One of the finest British comedies ever made, this delightful caper movie stars Alex Guinness as Holland – a mild-mannered bank clerk who decides to pull off an amazing bullion theft and puts together the most unlikely gang imaginable to carry out his scheme.
Inevitably the robbery, which was planned to occur while the bullion was in transit between refinery and vaults, goes wrong, not least because the absent-minded Pendlebury (Stanley Holloway) gets arrested in the middle of it for stealing a painting off a market stall.

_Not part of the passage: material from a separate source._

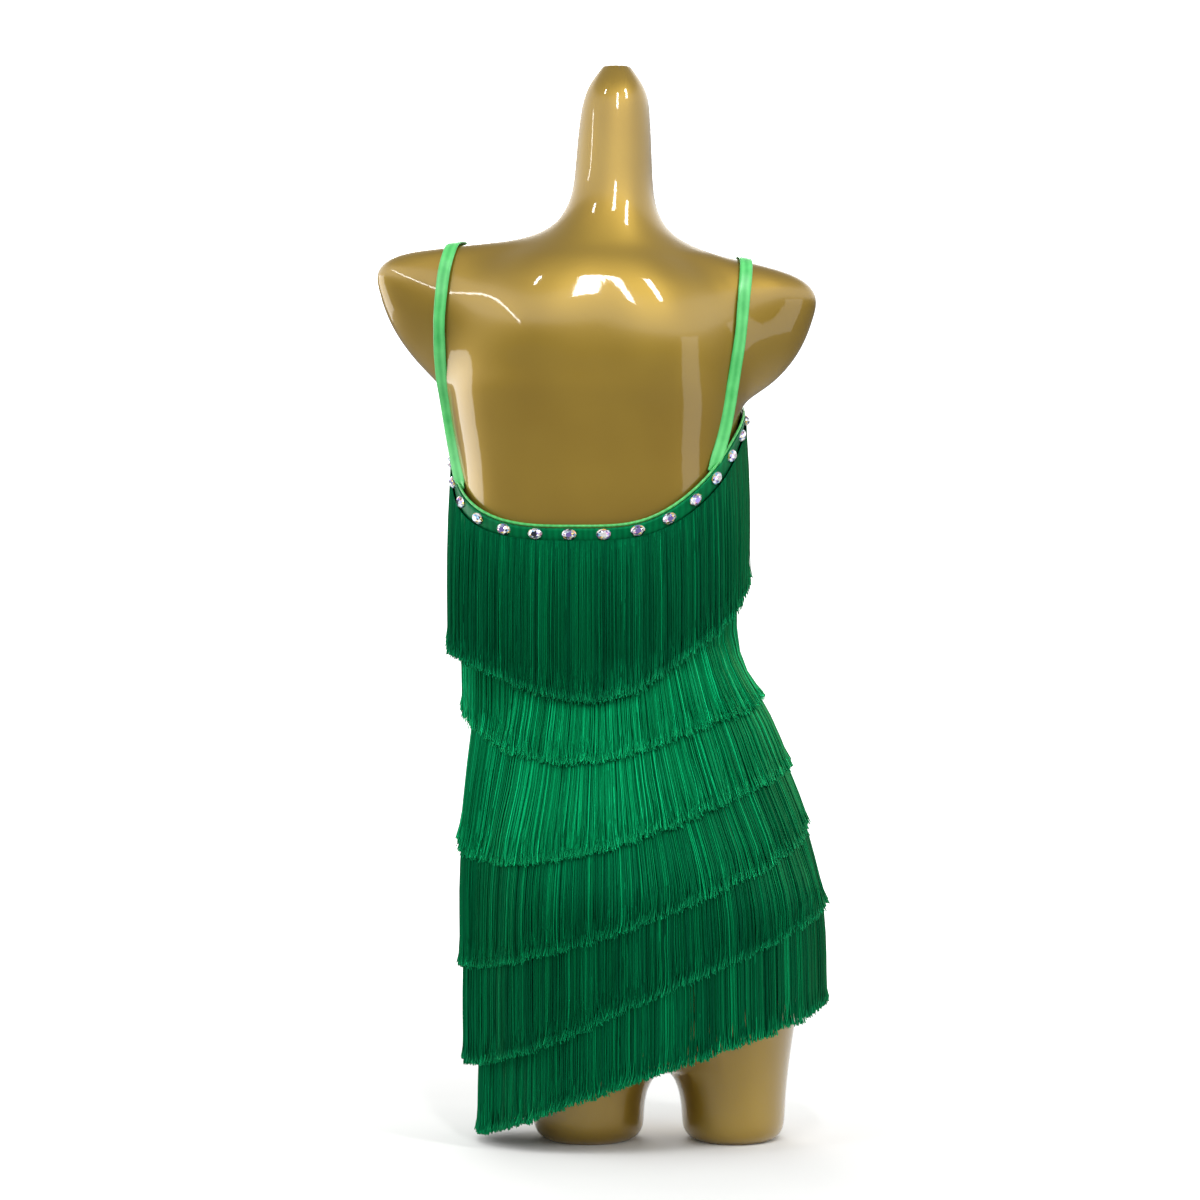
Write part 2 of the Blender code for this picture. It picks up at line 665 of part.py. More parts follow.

But the chief downfall is caused by a consignment of gold Eiffel Tower souvenirs getting mixed up with genuine souvenirs on the sales stand of the landmark itself. A batch of English schoolgirls buy them, and Holland and Pendlebury have to chase them back to England to recover them.
The last one ends up in a police exhibition, and the now intrepid criminals steal a police car to make their escape, frustrating the hunt by broadcasting false messages from it, eventually causing a three-way collision.
The chase sequence is a parody of that in one of Ealing’s own films, the police drama The Blue Lamp, released early in the preceding year.
Holland escapes and appears to be narrating the story in a balmy South American paradise to an interested companion. It is only at the end of the film that we realise he is a Scotland Yard detective sent to bring Holland back.
The luscious dark-haired girl in the opening scene in the Brazilian setting who looks strikingly familiar is Audrey Hepburn, doing a couple of days’ bit-part work at Ealing when she was still an unknown.
The Lavender Hill Mob was one of Ealing’s most successful pictures and scriptwriter T E B Clarke won a well deserved Oscar.
One of the curious things about The Lavender Hill Mob (the title refers to the seedy South London district between Battersea and Clapham where Holland lives in a dreary boarding-house) was that its running time was a mere seventy-eight minutes instead of the ninety-plus that was normal for a first feature.
The heist plan was largely devised by the Bank of England itself, to whom Clarke had turned for advice on how to steal a million pounds’ worth of gold, having explained that his request was on behalf of a film.